There are many gated "communities" in Florida; I prefer to call them subdivisions. While they promise privacy, security and exclusiveness, they lack mystery. I can imagine the look of life behind the gates.
The gated recesses in South Beach are more mysterious because they are varied and offer glimpses of lush interior courtyards and statues like this one. I may look at the fountain, the slim girl with an arched back holding a giant bowl into which water flows, a metal bird perched on the rim, but I am not allowed to enter. I can't stereotype the residents, not even to say they like statues of naked women. Some may turn their eyes away.

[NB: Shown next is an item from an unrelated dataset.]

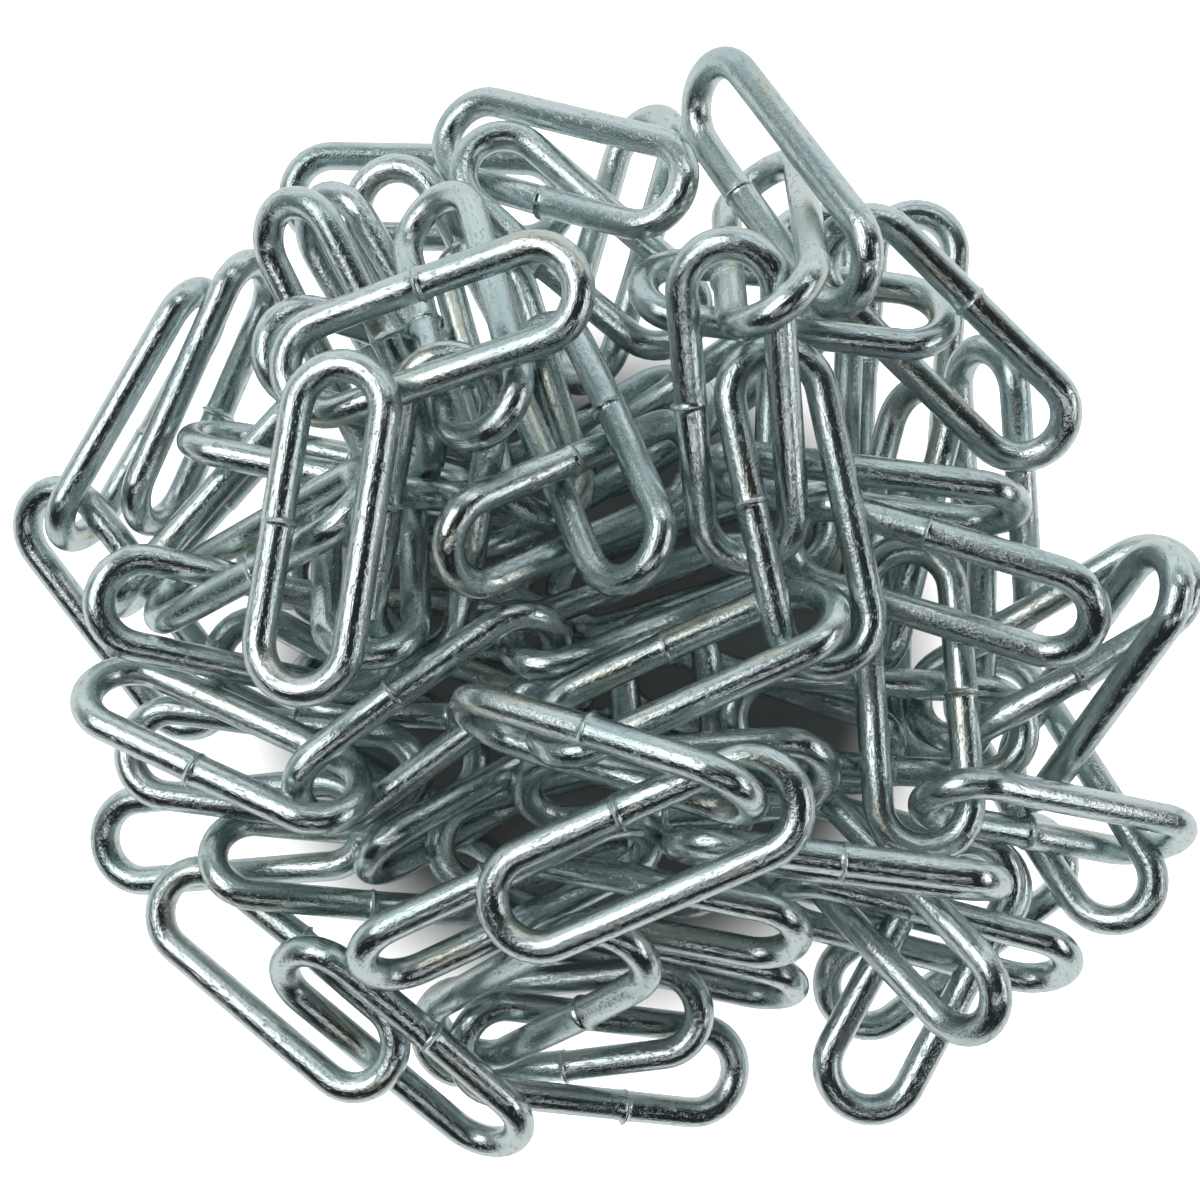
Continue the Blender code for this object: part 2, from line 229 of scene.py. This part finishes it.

On Meridian Avenue, someone has left a gate open, and I can enjoy the shadows of the palm trees on the pink stucco wall.
The empty serenity of this interior courtyard draws me in, but just so far. I stand on one side of the iron gate through which I slip my camera.
The man I met on the beach this morning seems to show everything. His face is ghostly as the Aboriginies who paint themselves with white chalky pigment. I asked him if I could take his picture and whether the salve covering his skin was for the cold. I was thinking of those cold water swimmers in the English Channel who smear their bodies with grease. 'No,' he said. 'It's a cream for my skin.' Did he have an affliction? I asked myself. He did not. 'The cream leaves the skin very smooth,' he said. 'Marvelous,' I said, sounding theatrical. But he was a marvel. When he smiled he looked less ghostly. I wished him Happy New Year. Has he shown us everything? No. Just as a penitent with his or her confessor does not tell all, but by little sins indicates more. The ghostly white suggests penitence and or devotion, like the Saduhs' of India, but this is South Beach of prized smooth skin.